* Begin TASK INPUT *

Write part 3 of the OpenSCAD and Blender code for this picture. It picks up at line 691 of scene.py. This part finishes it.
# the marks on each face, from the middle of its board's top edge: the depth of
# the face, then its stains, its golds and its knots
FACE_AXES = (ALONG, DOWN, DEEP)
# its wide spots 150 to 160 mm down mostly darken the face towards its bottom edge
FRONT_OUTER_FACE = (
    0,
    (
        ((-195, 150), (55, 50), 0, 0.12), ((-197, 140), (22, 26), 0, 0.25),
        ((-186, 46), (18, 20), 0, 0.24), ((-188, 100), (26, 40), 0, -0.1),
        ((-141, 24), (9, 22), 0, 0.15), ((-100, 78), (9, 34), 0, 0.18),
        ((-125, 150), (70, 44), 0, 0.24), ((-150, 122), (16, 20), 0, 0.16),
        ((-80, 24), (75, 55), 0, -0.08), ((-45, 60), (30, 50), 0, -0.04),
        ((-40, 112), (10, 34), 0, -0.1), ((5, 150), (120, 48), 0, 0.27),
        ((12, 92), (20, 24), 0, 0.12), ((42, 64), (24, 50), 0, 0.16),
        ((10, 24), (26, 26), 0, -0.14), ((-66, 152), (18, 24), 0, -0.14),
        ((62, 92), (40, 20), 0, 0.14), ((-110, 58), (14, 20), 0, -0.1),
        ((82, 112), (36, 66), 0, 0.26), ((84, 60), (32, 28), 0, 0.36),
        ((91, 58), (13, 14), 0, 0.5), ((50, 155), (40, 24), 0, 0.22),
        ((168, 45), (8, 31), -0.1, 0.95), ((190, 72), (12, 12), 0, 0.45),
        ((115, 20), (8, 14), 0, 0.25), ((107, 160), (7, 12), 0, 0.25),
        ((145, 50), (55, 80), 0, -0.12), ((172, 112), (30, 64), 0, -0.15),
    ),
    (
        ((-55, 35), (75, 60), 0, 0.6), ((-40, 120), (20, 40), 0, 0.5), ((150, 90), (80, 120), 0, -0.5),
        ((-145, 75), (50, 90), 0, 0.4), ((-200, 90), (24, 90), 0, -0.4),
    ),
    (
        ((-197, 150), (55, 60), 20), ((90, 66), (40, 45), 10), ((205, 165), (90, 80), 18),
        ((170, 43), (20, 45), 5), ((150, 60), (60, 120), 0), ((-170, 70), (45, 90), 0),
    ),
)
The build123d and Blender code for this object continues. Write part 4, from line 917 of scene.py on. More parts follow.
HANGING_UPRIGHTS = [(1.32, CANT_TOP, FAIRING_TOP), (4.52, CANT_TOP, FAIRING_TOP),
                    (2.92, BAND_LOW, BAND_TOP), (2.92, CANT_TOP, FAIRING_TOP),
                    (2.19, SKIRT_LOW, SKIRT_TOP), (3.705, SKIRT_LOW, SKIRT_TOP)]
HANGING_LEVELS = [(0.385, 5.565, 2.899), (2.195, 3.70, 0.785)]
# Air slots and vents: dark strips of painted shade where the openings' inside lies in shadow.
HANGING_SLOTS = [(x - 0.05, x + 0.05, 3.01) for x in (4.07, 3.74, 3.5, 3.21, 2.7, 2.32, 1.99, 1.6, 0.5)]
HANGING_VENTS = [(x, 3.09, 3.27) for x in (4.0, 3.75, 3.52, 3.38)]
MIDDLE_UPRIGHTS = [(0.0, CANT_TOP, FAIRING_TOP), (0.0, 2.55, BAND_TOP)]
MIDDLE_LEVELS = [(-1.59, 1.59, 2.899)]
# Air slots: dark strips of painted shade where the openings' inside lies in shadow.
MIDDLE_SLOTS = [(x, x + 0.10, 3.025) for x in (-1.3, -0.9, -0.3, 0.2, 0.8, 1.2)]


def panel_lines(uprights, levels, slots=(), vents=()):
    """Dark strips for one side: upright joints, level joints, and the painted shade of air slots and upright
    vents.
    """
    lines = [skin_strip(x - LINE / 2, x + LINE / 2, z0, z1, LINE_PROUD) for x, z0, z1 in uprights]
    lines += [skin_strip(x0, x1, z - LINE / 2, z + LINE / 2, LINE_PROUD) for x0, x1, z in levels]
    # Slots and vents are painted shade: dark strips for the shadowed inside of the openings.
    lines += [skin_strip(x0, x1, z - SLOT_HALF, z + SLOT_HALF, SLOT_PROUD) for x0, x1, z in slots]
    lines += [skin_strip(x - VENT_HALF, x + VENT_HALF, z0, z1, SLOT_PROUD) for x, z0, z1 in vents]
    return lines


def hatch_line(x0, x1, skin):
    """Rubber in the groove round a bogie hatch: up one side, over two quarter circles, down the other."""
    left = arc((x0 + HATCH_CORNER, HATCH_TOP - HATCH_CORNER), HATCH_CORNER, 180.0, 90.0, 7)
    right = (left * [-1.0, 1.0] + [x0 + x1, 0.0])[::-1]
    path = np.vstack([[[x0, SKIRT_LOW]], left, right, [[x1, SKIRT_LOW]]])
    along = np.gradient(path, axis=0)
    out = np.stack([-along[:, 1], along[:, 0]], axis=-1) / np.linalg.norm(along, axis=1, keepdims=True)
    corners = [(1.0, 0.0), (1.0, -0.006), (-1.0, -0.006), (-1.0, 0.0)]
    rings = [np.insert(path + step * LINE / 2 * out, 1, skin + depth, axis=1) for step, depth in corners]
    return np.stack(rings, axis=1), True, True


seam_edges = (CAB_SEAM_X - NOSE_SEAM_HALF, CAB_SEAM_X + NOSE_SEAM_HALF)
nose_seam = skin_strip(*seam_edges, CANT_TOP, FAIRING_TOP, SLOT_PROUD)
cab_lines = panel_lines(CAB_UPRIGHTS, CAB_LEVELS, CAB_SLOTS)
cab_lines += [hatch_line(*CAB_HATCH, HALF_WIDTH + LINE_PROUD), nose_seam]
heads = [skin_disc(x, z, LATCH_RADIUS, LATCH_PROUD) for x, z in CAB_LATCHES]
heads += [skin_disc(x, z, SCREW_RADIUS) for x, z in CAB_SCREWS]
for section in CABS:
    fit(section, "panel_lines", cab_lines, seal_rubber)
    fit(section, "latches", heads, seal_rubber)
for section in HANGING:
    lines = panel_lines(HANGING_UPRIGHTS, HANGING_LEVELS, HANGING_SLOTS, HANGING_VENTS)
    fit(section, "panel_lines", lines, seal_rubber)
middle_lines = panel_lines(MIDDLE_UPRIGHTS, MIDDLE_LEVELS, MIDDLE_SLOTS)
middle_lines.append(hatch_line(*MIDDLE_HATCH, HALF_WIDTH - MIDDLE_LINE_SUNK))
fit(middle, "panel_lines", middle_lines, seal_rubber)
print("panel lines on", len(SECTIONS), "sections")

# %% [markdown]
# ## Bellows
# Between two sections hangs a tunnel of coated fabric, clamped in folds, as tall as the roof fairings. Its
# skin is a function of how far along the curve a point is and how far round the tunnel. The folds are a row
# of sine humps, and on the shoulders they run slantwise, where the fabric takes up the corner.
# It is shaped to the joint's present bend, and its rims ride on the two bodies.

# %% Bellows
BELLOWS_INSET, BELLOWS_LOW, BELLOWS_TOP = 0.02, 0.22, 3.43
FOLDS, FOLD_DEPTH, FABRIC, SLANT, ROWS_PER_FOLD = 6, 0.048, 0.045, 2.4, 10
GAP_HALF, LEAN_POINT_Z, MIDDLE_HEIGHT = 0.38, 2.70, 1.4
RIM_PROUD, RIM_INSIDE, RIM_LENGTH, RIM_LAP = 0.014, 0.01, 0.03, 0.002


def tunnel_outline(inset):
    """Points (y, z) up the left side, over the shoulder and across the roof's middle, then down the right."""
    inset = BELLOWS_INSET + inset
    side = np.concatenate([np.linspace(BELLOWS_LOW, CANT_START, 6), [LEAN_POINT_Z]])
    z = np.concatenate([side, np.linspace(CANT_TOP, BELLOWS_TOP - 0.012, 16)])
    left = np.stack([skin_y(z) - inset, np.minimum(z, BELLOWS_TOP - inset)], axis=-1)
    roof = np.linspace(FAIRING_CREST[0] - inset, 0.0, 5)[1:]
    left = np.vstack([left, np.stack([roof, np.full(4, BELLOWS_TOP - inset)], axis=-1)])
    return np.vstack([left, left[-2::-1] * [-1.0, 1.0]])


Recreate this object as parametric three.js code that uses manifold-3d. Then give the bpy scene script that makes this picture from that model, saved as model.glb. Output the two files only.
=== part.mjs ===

* End TASK INPUT *

__WORK TO COMPLETE__: Quote the lines of the listing above that run from the line with "Recreate this object" through its last line, both included, and nothing else.

__TASK OUTPUT__:
Recreate this object as parametric three.js code that uses manifold-3d. Then give the bpy scene script that makes this picture from that model, saved as model.glb. Output the two files only.
=== part.mjs ===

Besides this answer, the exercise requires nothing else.